I have felt constrained to make these suggestions to Mr. Adams, for I am unwilling to act affirmatively in a matter of so much importance without being clearly within my instructions. I shall await his answer before I communicate further with the French government. With much respect, your obedient servant,


His Excellency William H. Seward,
Secretary of State, &c., &c.


Sir: I have the honor to communicate to you the text of the written declaration that I propose to myself to make, and of which I will take care to remit to you a copy, at the moment of the signing of the convention [Page 244] designed to render obligatory between France and the United States the principles upon maritime rights proclaimed by the congress of Paris. This declaration has for its object, as you will see, to prevent all misunderstanding upon the nature of the engagements which the government of the Emperor is disposed to contract.

If you were ready to sign the convention contemplated, we might be able to agree to make it the same day when Lord Russell should proceed from his side to the signing of a similar act with Mr. Adams.

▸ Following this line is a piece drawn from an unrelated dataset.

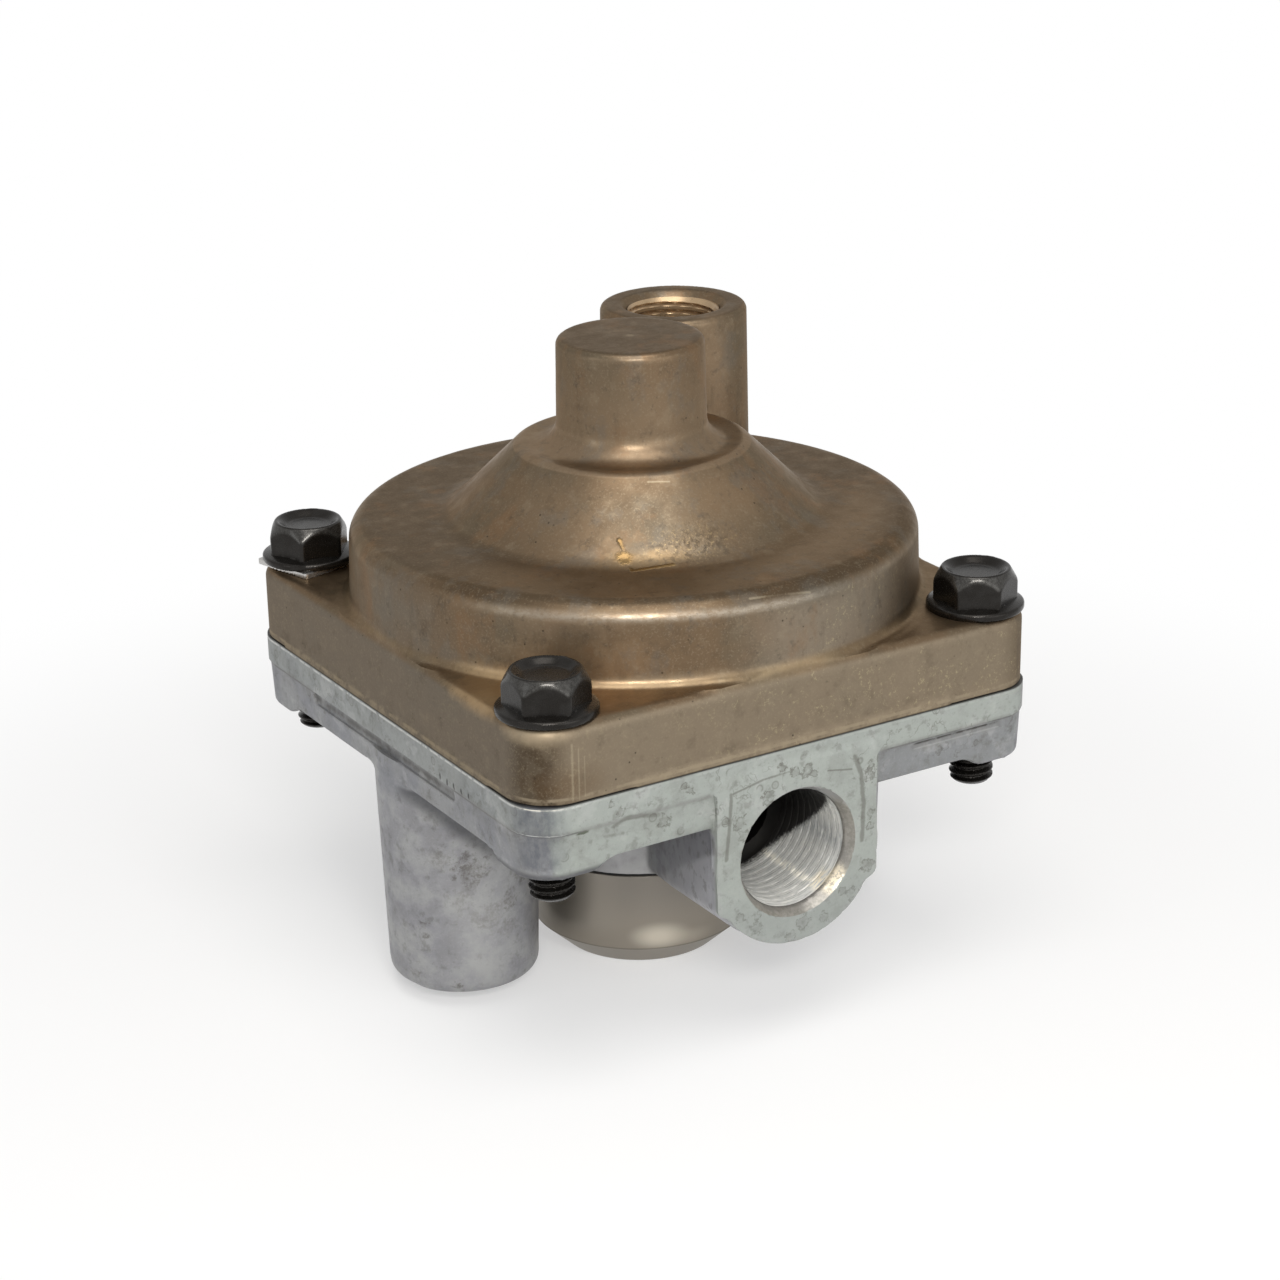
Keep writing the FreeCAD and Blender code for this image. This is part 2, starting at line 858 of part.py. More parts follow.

Accept the assurances of the high consideration with which I have the honor to be, sir, your very humble and very obedient servant,


Mr. Dayton,
Minister of the United States at Paris.


Draft of declaration.

In affixing his signature to the convention concluded in date of this day between France and the United States, the undersigned declares, in execution of the orders of the Emperor, that the government of his Majesty does not intend to undertake, by the said convention, any engagement of a nature to implicate it, directly or indirectly, in the internal conflict now existing in the United States.